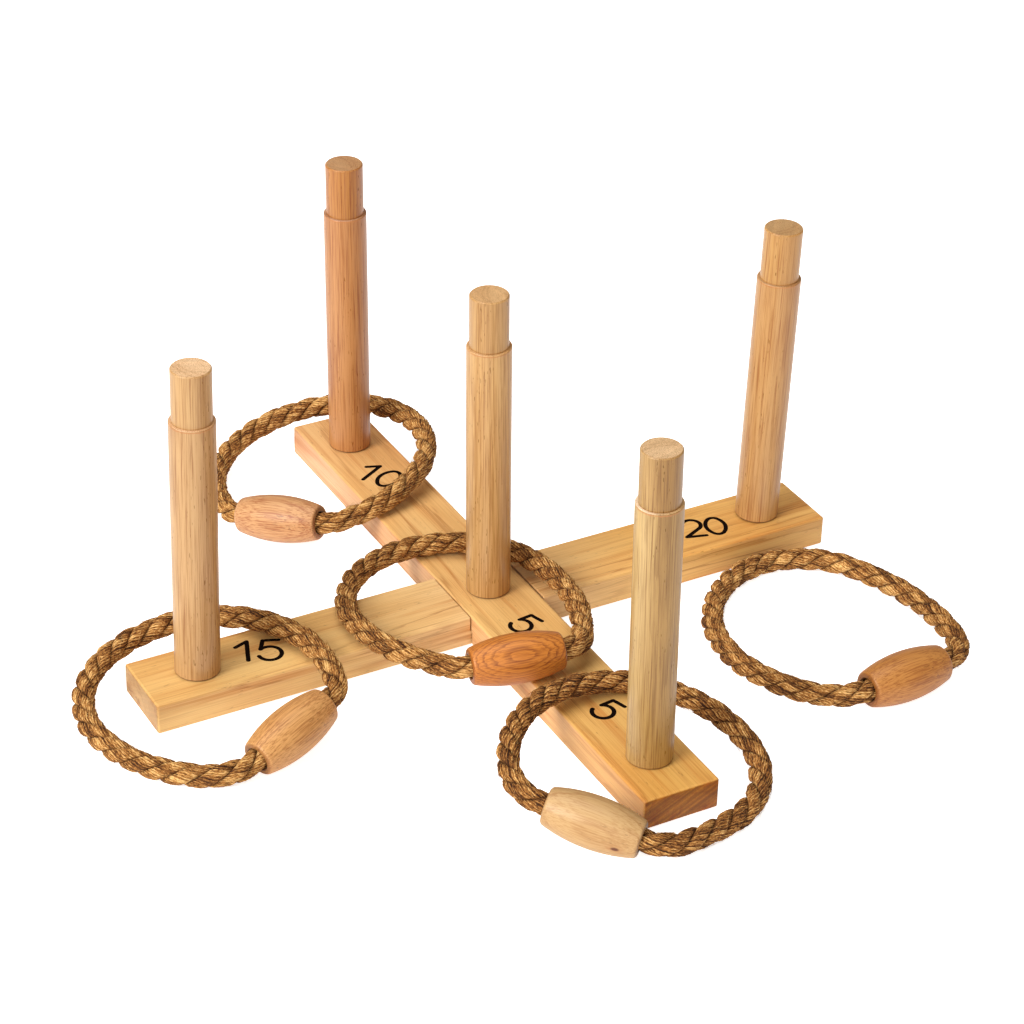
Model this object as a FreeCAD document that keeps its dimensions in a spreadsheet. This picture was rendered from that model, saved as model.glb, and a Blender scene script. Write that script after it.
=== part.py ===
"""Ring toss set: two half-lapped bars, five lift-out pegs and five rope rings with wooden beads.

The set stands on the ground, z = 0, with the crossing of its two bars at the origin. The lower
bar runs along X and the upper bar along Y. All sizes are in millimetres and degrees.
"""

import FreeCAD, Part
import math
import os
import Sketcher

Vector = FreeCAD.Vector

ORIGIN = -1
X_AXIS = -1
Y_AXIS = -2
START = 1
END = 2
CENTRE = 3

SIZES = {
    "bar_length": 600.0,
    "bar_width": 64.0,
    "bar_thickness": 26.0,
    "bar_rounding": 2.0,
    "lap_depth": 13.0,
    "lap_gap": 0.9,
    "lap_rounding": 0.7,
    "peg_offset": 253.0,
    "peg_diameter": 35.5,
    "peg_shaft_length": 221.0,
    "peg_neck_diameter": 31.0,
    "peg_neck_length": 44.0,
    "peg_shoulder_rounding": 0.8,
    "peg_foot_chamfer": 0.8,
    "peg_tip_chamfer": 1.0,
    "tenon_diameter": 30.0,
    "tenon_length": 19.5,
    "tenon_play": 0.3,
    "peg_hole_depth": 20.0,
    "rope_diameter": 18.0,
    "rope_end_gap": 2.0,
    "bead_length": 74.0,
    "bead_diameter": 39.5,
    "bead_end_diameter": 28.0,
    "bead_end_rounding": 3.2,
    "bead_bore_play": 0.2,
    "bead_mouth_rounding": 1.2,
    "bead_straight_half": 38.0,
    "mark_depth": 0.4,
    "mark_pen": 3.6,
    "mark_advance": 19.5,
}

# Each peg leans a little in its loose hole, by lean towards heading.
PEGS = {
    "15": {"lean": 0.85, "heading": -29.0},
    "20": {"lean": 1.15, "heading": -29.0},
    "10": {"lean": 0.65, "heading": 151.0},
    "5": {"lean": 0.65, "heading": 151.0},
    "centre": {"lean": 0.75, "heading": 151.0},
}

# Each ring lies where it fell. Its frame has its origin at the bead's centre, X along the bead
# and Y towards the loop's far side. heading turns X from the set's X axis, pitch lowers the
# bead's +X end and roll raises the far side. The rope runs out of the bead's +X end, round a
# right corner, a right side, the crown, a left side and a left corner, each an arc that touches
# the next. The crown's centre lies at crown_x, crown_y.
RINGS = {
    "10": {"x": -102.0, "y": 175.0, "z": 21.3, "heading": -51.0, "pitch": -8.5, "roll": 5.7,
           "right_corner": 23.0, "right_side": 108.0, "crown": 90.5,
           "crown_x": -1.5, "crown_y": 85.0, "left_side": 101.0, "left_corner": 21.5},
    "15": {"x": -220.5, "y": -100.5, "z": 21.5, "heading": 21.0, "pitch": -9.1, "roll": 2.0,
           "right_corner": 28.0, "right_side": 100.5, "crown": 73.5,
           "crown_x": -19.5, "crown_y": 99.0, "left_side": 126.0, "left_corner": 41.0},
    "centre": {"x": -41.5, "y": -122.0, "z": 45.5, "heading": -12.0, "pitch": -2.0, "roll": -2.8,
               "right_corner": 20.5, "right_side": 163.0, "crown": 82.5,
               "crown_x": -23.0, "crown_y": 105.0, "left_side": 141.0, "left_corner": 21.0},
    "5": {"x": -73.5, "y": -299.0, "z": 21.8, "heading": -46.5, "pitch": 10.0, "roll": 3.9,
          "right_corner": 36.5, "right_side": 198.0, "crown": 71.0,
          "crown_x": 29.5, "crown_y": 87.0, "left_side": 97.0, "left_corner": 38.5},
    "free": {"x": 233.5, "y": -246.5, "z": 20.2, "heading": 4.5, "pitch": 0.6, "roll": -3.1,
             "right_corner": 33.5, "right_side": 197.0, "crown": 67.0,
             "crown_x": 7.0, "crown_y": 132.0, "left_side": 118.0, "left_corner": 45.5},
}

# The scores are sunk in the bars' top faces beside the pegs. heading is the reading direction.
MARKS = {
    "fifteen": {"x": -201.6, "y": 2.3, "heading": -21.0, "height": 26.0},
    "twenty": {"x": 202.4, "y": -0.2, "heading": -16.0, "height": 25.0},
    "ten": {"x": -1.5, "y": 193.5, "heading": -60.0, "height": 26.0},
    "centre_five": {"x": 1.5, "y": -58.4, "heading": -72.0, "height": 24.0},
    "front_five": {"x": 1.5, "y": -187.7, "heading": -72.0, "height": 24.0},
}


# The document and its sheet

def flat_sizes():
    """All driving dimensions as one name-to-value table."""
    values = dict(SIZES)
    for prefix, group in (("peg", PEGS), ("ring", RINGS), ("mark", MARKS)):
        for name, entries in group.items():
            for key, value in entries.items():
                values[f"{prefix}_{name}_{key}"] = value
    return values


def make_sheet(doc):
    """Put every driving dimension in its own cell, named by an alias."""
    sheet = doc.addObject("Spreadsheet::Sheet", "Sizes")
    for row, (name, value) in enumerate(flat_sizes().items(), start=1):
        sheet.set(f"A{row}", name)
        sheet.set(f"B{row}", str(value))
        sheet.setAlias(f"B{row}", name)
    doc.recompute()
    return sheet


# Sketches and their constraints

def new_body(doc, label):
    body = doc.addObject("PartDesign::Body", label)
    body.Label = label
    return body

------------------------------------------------

Repeat the data exactly. Leave nothing out.

Solution to the problem:
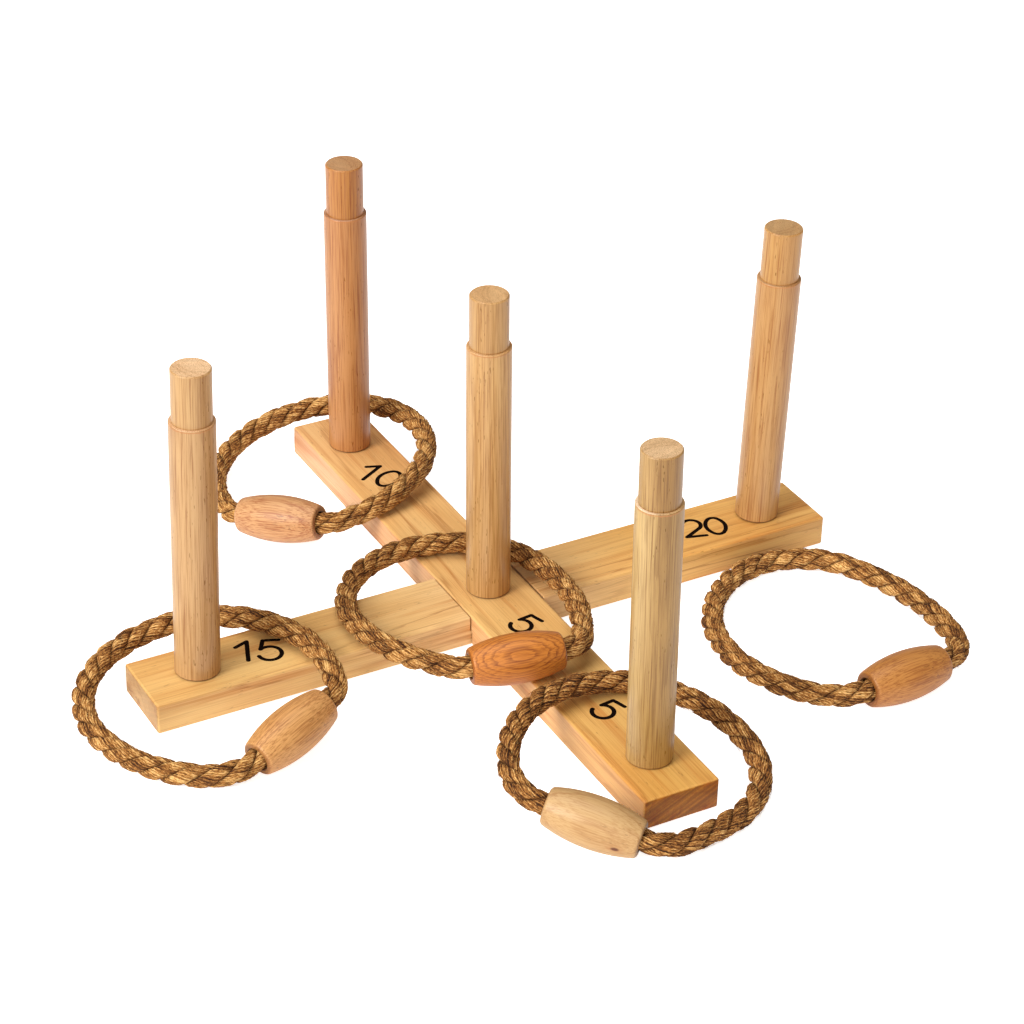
Model this object as a FreeCAD document that keeps its dimensions in a spreadsheet. This picture was rendered from that model, saved as model.glb, and a Blender scene script. Write that script after it.
=== part.py ===
"""Ring toss set: two half-lapped bars, five lift-out pegs and five rope rings with wooden beads.

The set stands on the ground, z = 0, with the crossing of its two bars at the origin. The lower
bar runs along X and the upper bar along Y. All sizes are in millimetres and degrees.
"""

import FreeCAD, Part
import math
import os
import Sketcher

Vector = FreeCAD.Vector

ORIGIN = -1
X_AXIS = -1
Y_AXIS = -2
START = 1
END = 2
CENTRE = 3

SIZES = {
    "bar_length": 600.0,
    "bar_width": 64.0,
    "bar_thickness": 26.0,
    "bar_rounding": 2.0,
    "lap_depth": 13.0,
    "lap_gap": 0.9,
    "lap_rounding": 0.7,
    "peg_offset": 253.0,
    "peg_diameter": 35.5,
    "peg_shaft_length": 221.0,
    "peg_neck_diameter": 31.0,
    "peg_neck_length": 44.0,
    "peg_shoulder_rounding": 0.8,
    "peg_foot_chamfer": 0.8,
    "peg_tip_chamfer": 1.0,
    "tenon_diameter": 30.0,
    "tenon_length": 19.5,
    "tenon_play": 0.3,
    "peg_hole_depth": 20.0,
    "rope_diameter": 18.0,
    "rope_end_gap": 2.0,
    "bead_length": 74.0,
    "bead_diameter": 39.5,
    "bead_end_diameter": 28.0,
    "bead_end_rounding": 3.2,
    "bead_bore_play": 0.2,
    "bead_mouth_rounding": 1.2,
    "bead_straight_half": 38.0,
    "mark_depth": 0.4,
    "mark_pen": 3.6,
    "mark_advance": 19.5,
}

# Each peg leans a little in its loose hole, by lean towards heading.
PEGS = {
    "15": {"lean": 0.85, "heading": -29.0},
    "20": {"lean": 1.15, "heading": -29.0},
    "10": {"lean": 0.65, "heading": 151.0},
    "5": {"lean": 0.65, "heading": 151.0},
    "centre": {"lean": 0.75, "heading": 151.0},
}

# Each ring lies where it fell. Its frame has its origin at the bead's centre, X along the bead
# and Y towards the loop's far side. heading turns X from the set's X axis, pitch lowers the
# bead's +X end and roll raises the far side. The rope runs out of the bead's +X end, round a
# right corner, a right side, the crown, a left side and a left corner, each an arc that touches
# the next. The crown's centre lies at crown_x, crown_y.
RINGS = {
    "10": {"x": -102.0, "y": 175.0, "z": 21.3, "heading": -51.0, "pitch": -8.5, "roll": 5.7,
           "right_corner": 23.0, "right_side": 108.0, "crown": 90.5,
           "crown_x": -1.5, "crown_y": 85.0, "left_side": 101.0, "left_corner": 21.5},
    "15": {"x": -220.5, "y": -100.5, "z": 21.5, "heading": 21.0, "pitch": -9.1, "roll": 2.0,
           "right_corner": 28.0, "right_side": 100.5, "crown": 73.5,
           "crown_x": -19.5, "crown_y": 99.0, "left_side": 126.0, "left_corner": 41.0},
    "centre": {"x": -41.5, "y": -122.0, "z": 45.5, "heading": -12.0, "pitch": -2.0, "roll": -2.8,
               "right_corner": 20.5, "right_side": 163.0, "crown": 82.5,
               "crown_x": -23.0, "crown_y": 105.0, "left_side": 141.0, "left_corner": 21.0},
    "5": {"x": -73.5, "y": -299.0, "z": 21.8, "heading": -46.5, "pitch": 10.0, "roll": 3.9,
          "right_corner": 36.5, "right_side": 198.0, "crown": 71.0,
          "crown_x": 29.5, "crown_y": 87.0, "left_side": 97.0, "left_corner": 38.5},
    "free": {"x": 233.5, "y": -246.5, "z": 20.2, "heading": 4.5, "pitch": 0.6, "roll": -3.1,
             "right_corner": 33.5, "right_side": 197.0, "crown": 67.0,
             "crown_x": 7.0, "crown_y": 132.0, "left_side": 118.0, "left_corner": 45.5},
}

# The scores are sunk in the bars' top faces beside the pegs. heading is the reading direction.
MARKS = {
    "fifteen": {"x": -201.6, "y": 2.3, "heading": -21.0, "height": 26.0},
    "twenty": {"x": 202.4, "y": -0.2, "heading": -16.0, "height": 25.0},
    "ten": {"x": -1.5, "y": 193.5, "heading": -60.0, "height": 26.0},
    "centre_five": {"x": 1.5, "y": -58.4, "heading": -72.0, "height": 24.0},
    "front_five": {"x": 1.5, "y": -187.7, "heading": -72.0, "height": 24.0},
}


# The document and its sheet

def flat_sizes():
    """All driving dimensions as one name-to-value table."""
    values = dict(SIZES)
    for prefix, group in (("peg", PEGS), ("ring", RINGS), ("mark", MARKS)):
        for name, entries in group.items():
            for key, value in entries.items():
                values[f"{prefix}_{name}_{key}"] = value
    return values


def make_sheet(doc):
    """Put every driving dimension in its own cell, named by an alias."""
    sheet = doc.addObject("Spreadsheet::Sheet", "Sizes")
    for row, (name, value) in enumerate(flat_sizes().items(), start=1):
        sheet.set(f"A{row}", name)
        sheet.set(f"B{row}", str(value))
        sheet.setAlias(f"B{row}", name)
    doc.recompute()
    return sheet


# Sketches and their constraints

def new_body(doc, label):
    body = doc.addObject("PartDesign::Body", label)
    body.Label = label
    return body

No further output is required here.